• [Work to be completed]:
Reproduce the top of the data verbatim, through and including the line that contains "rounded to the radius.".

• [Supplied data]:

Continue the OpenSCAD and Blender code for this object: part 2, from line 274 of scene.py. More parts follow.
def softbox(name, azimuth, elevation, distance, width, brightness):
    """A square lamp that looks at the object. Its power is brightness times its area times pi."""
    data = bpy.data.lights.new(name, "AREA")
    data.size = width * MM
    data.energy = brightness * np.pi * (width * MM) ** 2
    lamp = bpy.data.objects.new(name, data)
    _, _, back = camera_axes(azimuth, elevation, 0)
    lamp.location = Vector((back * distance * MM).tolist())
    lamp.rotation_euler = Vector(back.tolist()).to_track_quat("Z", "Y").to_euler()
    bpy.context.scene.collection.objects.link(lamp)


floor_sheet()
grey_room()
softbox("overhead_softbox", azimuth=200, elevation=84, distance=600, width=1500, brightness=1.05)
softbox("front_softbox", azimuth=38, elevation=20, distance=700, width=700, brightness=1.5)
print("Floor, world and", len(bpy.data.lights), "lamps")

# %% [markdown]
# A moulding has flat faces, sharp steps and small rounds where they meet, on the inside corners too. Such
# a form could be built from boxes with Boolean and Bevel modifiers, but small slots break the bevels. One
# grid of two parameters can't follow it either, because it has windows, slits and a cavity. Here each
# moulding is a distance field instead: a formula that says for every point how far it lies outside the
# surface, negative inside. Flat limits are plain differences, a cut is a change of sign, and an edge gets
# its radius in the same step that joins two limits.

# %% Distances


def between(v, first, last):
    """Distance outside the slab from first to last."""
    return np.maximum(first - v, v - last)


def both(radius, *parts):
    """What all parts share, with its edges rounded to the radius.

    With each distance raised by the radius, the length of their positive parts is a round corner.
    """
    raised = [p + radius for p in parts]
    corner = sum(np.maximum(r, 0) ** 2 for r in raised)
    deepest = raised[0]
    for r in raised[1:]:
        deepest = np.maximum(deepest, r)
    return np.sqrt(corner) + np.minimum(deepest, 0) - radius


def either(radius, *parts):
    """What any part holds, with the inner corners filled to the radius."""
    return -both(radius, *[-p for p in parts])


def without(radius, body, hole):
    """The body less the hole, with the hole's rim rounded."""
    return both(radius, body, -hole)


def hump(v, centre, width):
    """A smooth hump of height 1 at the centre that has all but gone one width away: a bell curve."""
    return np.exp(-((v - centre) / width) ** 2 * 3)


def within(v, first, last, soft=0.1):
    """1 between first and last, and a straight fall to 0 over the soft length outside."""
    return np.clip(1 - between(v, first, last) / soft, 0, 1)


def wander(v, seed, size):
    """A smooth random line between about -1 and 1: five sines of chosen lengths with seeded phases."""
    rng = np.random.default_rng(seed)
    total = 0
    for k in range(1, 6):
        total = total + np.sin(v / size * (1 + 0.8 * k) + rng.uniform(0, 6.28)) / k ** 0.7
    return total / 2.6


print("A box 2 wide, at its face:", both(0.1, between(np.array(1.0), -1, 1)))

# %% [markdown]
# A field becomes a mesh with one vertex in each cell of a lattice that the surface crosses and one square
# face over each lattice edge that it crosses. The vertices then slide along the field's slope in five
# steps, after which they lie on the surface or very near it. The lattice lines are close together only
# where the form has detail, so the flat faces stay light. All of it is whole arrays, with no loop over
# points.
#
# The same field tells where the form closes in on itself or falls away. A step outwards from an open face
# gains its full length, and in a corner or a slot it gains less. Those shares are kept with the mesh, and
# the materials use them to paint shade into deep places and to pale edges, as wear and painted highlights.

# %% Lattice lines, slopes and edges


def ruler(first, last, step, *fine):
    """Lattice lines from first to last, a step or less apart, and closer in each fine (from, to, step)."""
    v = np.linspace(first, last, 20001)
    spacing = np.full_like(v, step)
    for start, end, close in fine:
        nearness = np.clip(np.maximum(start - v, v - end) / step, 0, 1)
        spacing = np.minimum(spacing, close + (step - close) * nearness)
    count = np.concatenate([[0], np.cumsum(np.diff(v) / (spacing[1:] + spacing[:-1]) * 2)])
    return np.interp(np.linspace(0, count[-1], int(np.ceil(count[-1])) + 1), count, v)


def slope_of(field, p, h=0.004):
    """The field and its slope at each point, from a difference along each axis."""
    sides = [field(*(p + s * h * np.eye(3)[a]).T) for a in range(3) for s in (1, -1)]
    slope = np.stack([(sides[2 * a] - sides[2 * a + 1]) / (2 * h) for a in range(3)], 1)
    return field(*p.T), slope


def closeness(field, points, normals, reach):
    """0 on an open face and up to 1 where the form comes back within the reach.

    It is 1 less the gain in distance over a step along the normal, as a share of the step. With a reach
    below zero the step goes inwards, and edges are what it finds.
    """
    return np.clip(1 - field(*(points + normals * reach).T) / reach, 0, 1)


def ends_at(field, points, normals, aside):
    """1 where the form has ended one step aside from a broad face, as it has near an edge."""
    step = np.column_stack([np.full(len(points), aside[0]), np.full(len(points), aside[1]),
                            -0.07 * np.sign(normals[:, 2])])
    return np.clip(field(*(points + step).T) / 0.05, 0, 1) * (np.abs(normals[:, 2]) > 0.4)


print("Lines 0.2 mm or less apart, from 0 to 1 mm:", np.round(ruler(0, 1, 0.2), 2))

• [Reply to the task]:
Continue the OpenSCAD and Blender code for this object: part 2, from line 274 of scene.py. More parts follow.
def softbox(name, azimuth, elevation, distance, width, brightness):
    """A square lamp that looks at the object. Its power is brightness times its area times pi."""
    data = bpy.data.lights.new(name, "AREA")
    data.size = width * MM
    data.energy = brightness * np.pi * (width * MM) ** 2
    lamp = bpy.data.objects.new(name, data)
    _, _, back = camera_axes(azimuth, elevation, 0)
    lamp.location = Vector((back * distance * MM).tolist())
    lamp.rotation_euler = Vector(back.tolist()).to_track_quat("Z", "Y").to_euler()
    bpy.context.scene.collection.objects.link(lamp)


floor_sheet()
grey_room()
softbox("overhead_softbox", azimuth=200, elevation=84, distance=600, width=1500, brightness=1.05)
softbox("front_softbox", azimuth=38, elevation=20, distance=700, width=700, brightness=1.5)
print("Floor, world and", len(bpy.data.lights), "lamps")

# %% [markdown]
# A moulding has flat faces, sharp steps and small rounds where they meet, on the inside corners too. Such
# a form could be built from boxes with Boolean and Bevel modifiers, but small slots break the bevels. One
# grid of two parameters can't follow it either, because it has windows, slits and a cavity. Here each
# moulding is a distance field instead: a formula that says for every point how far it lies outside the
# surface, negative inside. Flat limits are plain differences, a cut is a change of sign, and an edge gets
# its radius in the same step that joins two limits.

# %% Distances


def between(v, first, last):
    """Distance outside the slab from first to last."""
    return np.maximum(first - v, v - last)


def both(radius, *parts):
    """What all parts share, with its edges rounded to the radius.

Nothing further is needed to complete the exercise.